Find out about all of the changes at https://www.colorado.gov/pacific/cdphe/emissions-testing-changes-2015.
2015 Put a Cap on Ozone program runs from
June to August 2015
The Front Range’s recent string of Action Days for Ozone pollution are a reminder of the importance of reducing emissions from motor vehicles. This summer, Denver-metropolitan and North Front Range area motorists whose vehicles are found to have faulty or missing gas caps during an emissions inspection are receiving coupons good toward the purchase of new caps at participating NAPA Auto Parts stores.
Ozone pollution occurs primarily in the hot summer months when emissions from a variety of sources, including industry, automobiles and smaller, gas-powered engines, chemically react in the presence of sunshine to form a harmful ground-level pollutant. Not to be confused with upper atmosphere ozone which provides protection from ultra-violet rays, ground-level ozone is harmful to the health of all humans, particularly the elderly, the very young and those with respiratory disease.
Because ground-level ozone pollution is generated by so many different sources, there is no single solution to its prevention. However, it has been determined that one, relatively simple action can have an immediate and significant impact. Studies show that the reduction of emissions from faulty or missing automobile gas caps can bring about a meaningful reduction in the region’s ozone readings. The Colorado Department of Public Health and Environment, the Regional Air Quality Council, Envirotest Corp. and NAPA Auto Parts have joined forces to implement a program that replaces faulty gas caps with new gas caps during the height of the summer months.
Coupons, for $10 toward the purchase of a new gas cap at any participating NAPA store, will be given after a vehicle fails the gas cap portion of the emissions inspection at an Air Care Colorado station; the average retail price of a new gas cap is $10 – more for specialty caps. There are more than 30 participating NAPA stores along the Front Range, with at least one shop nearby each Air Care emissions inspection station.

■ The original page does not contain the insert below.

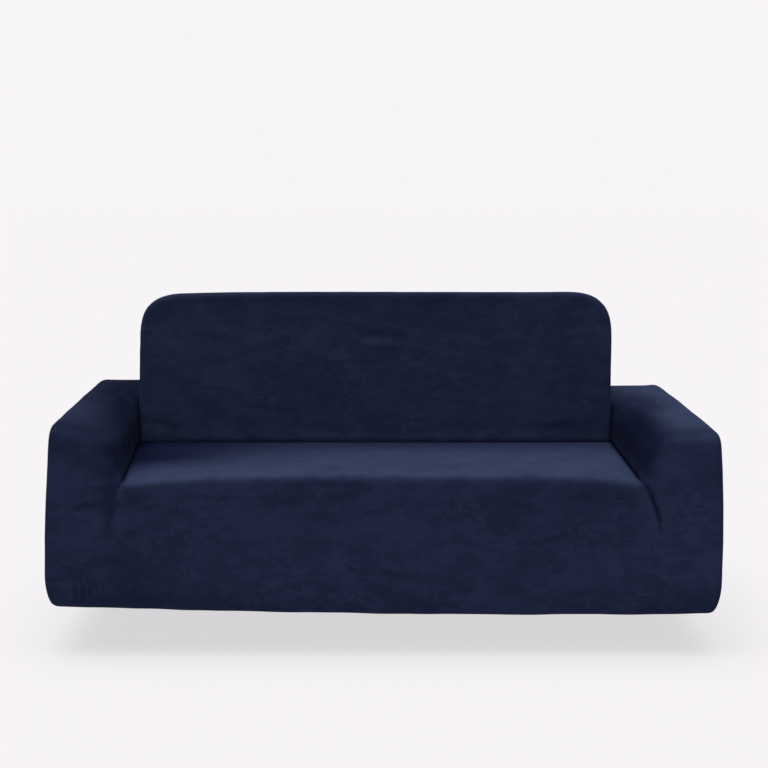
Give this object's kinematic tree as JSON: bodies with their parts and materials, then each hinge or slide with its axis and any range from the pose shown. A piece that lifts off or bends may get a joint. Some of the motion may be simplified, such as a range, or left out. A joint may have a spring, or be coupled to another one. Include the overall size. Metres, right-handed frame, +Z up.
{
  "type": "sofa slipcover",
  "caption": "Fitted stretch velvet cover for a small two-seat sofa: seat and front, inside back, outside back and arm panels sewn into one hollow form, open below.",
  "frame": {"origin": "on the wrong side of the cloth under the middle of the back's top, where the sofa's back holds the cover up", "axes": "+X towards the cover's right arm as seen from its front, +Y from the front to the rear, +Z up"},
  "size_m": [1.6972, 0.8347, 0.7638],
  "materials": {
    "velvet": "navy crushed velvet with a short soft pile"
  },
  "bodies": {
    "root": {"seat_front_panel": "velvet", "inside_back_panel": "velvet", "outside_back_panel": "velvet", "arm_panel_left": "velvet", "arm_panel_right": "velvet"}
  },
  "joints": []
}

In a typical month, more than 2,500 vehicles fail the gas cap portion of their emissions inspection at Air Care Colorado stations. The “Put a Cap on Ozone” program aims to aid in replacing up to 5,000 gas caps by August 31, which could amount to savings of up to:
- 1.25 tons per day of volatile organic compounds (VOC) – a type of pollution that can contribute to ground-level ozone formation
- 22,000 gallons of gasoline lost due to evaporation during hot summer months
- $57,000.00 - the cost of 22,000 gallons of evaporated gasoline
- Between now and August 31 the driver of any vehicle that fails the Colorado emissions test due to a faulty or missing gas cap will be provided with a coupon redeemable for a new gas cap at participating NAPA Auto Parts stores.
- Gas cap coupons will be provided at the 18 Air Care Colorado Testing Stations in the metro Denver and North Front Range areas.
- Following gas cap replacement, vehicles will be required to repeat the emissions testing procedure.